>>>>>

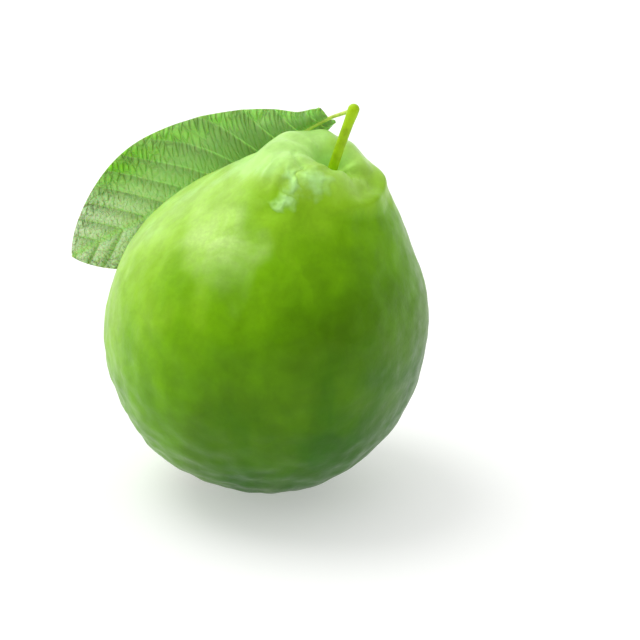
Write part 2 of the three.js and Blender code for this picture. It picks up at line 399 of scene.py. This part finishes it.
def fruit_outline():
    """Half of the fruit's outline as (radius, height), from the basin's floor to the stem pit's floor."""
    edge = (BODY_RADIUS * math.sin(BASIN_EDGE_ANGLE), -BODY_RADIUS * math.cos(BASIN_EDGE_ANGLE))
    belly_steps = 90
    start = BASIN_EDGE_ANGLE - math.pi / 2
    turns = [start * (1 - step / belly_steps) for step in range(belly_steps + 1)]
    stretches = [
        bezier(24, (0, -BASIN_FLOOR), (7, -BASIN_FLOOR), (7, -41.6), edge),
        [Vector((BODY_RADIUS * math.cos(turn), BODY_RADIUS * math.sin(turn), 0)) for turn in turns],
        bezier(70, (BODY_RADIUS, 0), (BODY_RADIUS, 24), (34.7, 30.4), (19.5, 46.2)),
        bezier(40, (19.5, 46.2), (16.6, 49.2), (15.5, FRUIT_TOP), (CREST_RADIUS, FRUIT_TOP)),
        bezier(40, (CREST_RADIUS, FRUIT_TOP), (4.6, FRUIT_TOP), (4.6, PIT_FLOOR), (0, PIT_FLOOR)),
    ]
    points = stretches[0]
    for stretch in stretches[1:]:
        points = points + stretch[1:]
    return [(point.x, point.y) for point in points]


def skin_relief(point):
    """How far the skin stands out: low swellings, a flatter left shoulder, a fuller right one, and lobes
    round the stem pit, whose rim is open to the right."""
    turn = math.atan2(point.y, point.x)
    radius = math.hypot(point.x, point.y)
    off_axis = smoothstep(radius, 1.5, 9)
    belly = smoothstep(point.z, -41, -25) * (1 - smoothstep(point.z, 30, 48))
    swelling = (
        0.45 * math.cos(2 * turn + 0.6 + 0.02 * point.z)
        + 0.3 * math.cos(5 * turn - 1.1 + 0.03 * point.z)
        + 0.14 * math.cos(9 * turn + 2.0)
    )
    top = smoothstep(point.z, 28, 54)
    lobes = (
        0.85 * math.cos(turn - 0.36)
        + 0.25 * math.cos(3 * turn - 5.76)
        + 0.2 * math.cos(5 * turn - 1)
        + 0.25 * math.cos(9 * turn + 3.93)
    )
    open_side = ((1 + math.cos(turn - PIT_GAP_TURN)) / 2) ** 6
    gap = PIT_GAP_DEPTH * open_side * smoothstep(point.z, 50, 56)
    on_left = smoothstep(point.z, 8, 32) * (1 - smoothstep(point.z, 32, 50))
    dip = LEFT_DIP * on_left * max(0, -math.cos(turn)) ** 2
    on_right = smoothstep(point.z, 30, 47) * (1 - smoothstep(point.z, 50, 57))
    rise = RIGHT_RISE * on_right * max(0, math.cos(turn - 0.35)) ** 3
    return off_axis * (belly * swelling + top * lobes - gap) - dip + rise


def fine_relief(point):
    """The small unevenness that the solid leaves out, kept below its surface: shallow dents, pleats down
    the neck, wrinkles on the outer slope of the rim, and one fold that runs round the rim's left front."""
    turn = math.atan2(point.y, point.x)
    radius = math.hypot(point.x, point.y)
    rim = smoothstep(point.z, 40, 50) * smoothstep(radius, 3, 10)
    pleats = math.sin(13 * turn + 0.12 * point.z + 2 * noise.noise(point / 8)) - 1
    outer_slope = smoothstep(point.z, 48.5, 51) * (1 - smoothstep(point.z, 53, 56))
    wrinkled = outer_slope * max(0, math.cos(turn + 2.3)) ** 6
    wrinkles = math.sin(24 * turn + 0.25 * point.z + 3 * noise.noise(point / 5)) - 1
    off_fold = (radius - 9.5 - 2.6 * (turn + 2.94)) / FOLD_WIDTH
    left_front = smoothstep(turn, -3.1, -2.8) * (1 - smoothstep(turn, -2.1, -1.8))
    fold = math.exp(-off_fold * off_fold) * left_front
    low = smoothstep(-point.z, -5, 25)
    uneven = (0.2 + 0.3 * low) * (noise.noise(point / 5) - 0.6) + 0.08 * (noise.noise(point / 2.6) - 0.6)
    on_rim = PLEAT_DEPTH * pleats + WRINKLE_DEPTH * wrinkled * wrinkles - FOLD_DEPTH * fold
    return uneven + rim * on_rim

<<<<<

Please write out the material word for word from its first line through the line holding "return [(point.x, point.y)", including both, and no line past it.

### THE OUTPUT
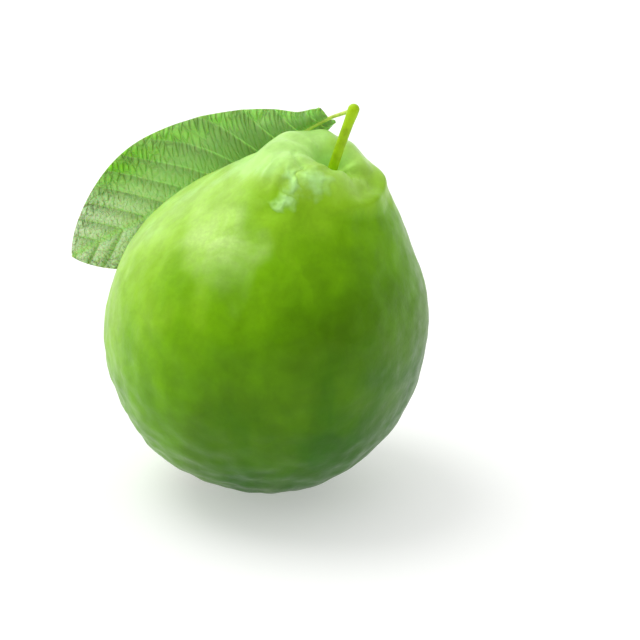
Write part 2 of the three.js and Blender code for this picture. It picks up at line 399 of scene.py. This part finishes it.
def fruit_outline():
    """Half of the fruit's outline as (radius, height), from the basin's floor to the stem pit's floor."""
    edge = (BODY_RADIUS * math.sin(BASIN_EDGE_ANGLE), -BODY_RADIUS * math.cos(BASIN_EDGE_ANGLE))
    belly_steps = 90
    start = BASIN_EDGE_ANGLE - math.pi / 2
    turns = [start * (1 - step / belly_steps) for step in range(belly_steps + 1)]
    stretches = [
        bezier(24, (0, -BASIN_FLOOR), (7, -BASIN_FLOOR), (7, -41.6), edge),
        [Vector((BODY_RADIUS * math.cos(turn), BODY_RADIUS * math.sin(turn), 0)) for turn in turns],
        bezier(70, (BODY_RADIUS, 0), (BODY_RADIUS, 24), (34.7, 30.4), (19.5, 46.2)),
        bezier(40, (19.5, 46.2), (16.6, 49.2), (15.5, FRUIT_TOP), (CREST_RADIUS, FRUIT_TOP)),
        bezier(40, (CREST_RADIUS, FRUIT_TOP), (4.6, FRUIT_TOP), (4.6, PIT_FLOOR), (0, PIT_FLOOR)),
    ]
    points = stretches[0]
    for stretch in stretches[1:]:
        points = points + stretch[1:]
    return [(point.x, point.y) for point in points]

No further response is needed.